10. Defendants were offered $72,250 for their land by the expropriating authority, based on appraisals submitted by the authority’s witnesses. After suit was filed herein the authority’s own appraisers changed their appraisals from a maximum of $2,800 an acre to a maximum of $3,700 an acre. After hearing the evidence, the Court has determined the fair market value of the land to be $5,970 an acre. Under these circumstances, the Court must decide if reasonable expert fees are to be awarded as a part of just compensation.

CONCLUSIONS OF LAW

Under the unique facts and circumstances of this case, the Court .finds that defendants are entitled to the payment of reasonable fees of necessary expert witnesses in order that they may receive just compensation for their land. The Louisiana substantive law allows an award of expert fees in eminent domain proceedings to the land owners if they succeed in establishing a higher value for their land on trial. State Through Department of Highways v. Barineau, 225 La. 341, 72 So.2d 869. This substantive law of the state, in proper circumstances, must be applied in this Federal Court under the doctrine of Erie Railroad Company v. Tompkins, 304 U.S. 64, 58 S.Ct. 817, 82 L.Ed. 1188 (1938). This case is distinguishable from Henkel v. Chicago, St. P. M. & O. Railway Co., 284 U.S. 444, 52 S.Ct. 223, 76 L.Ed. 386, for the reason that the equitable doctrine of just compensation was not involved in the Henkel case. The Court will award reasonable expert fees herein as a part of just compensation in accordance with the rationale in United States v. Lee, 360 F.2d 449 (5 Cir., 1966).

Judgment accordingly.

. Suit is also specifically authorized by LSA 34:206.
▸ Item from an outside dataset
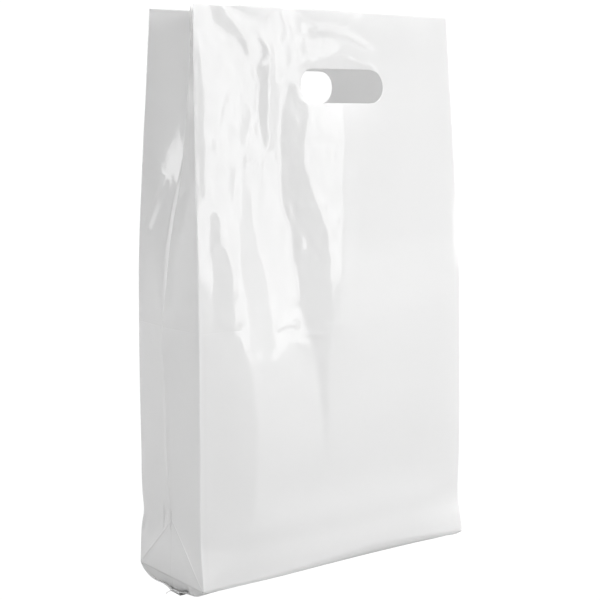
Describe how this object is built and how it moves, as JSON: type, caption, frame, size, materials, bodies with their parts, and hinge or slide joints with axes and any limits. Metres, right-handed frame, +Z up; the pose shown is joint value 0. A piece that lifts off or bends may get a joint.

. The Third Circuit Court of Appeals for Louisiana, at an en banc hearing, has distinguished the Roy case, and has held in no uncertain terms that interest on an expropriation award was to begin from the date suit was filed. State Sabine River Authority v. Salter, La.App., 184 So.2d 783; State Sabine River Authority v. Miller, La.App., 189 So.2d 603. The Supreme Court of Louisiana, on October 11, 1966, 190 So.2d 914, granted writs of certiorari on this specific problem in State Sabine River Authority v. Miller.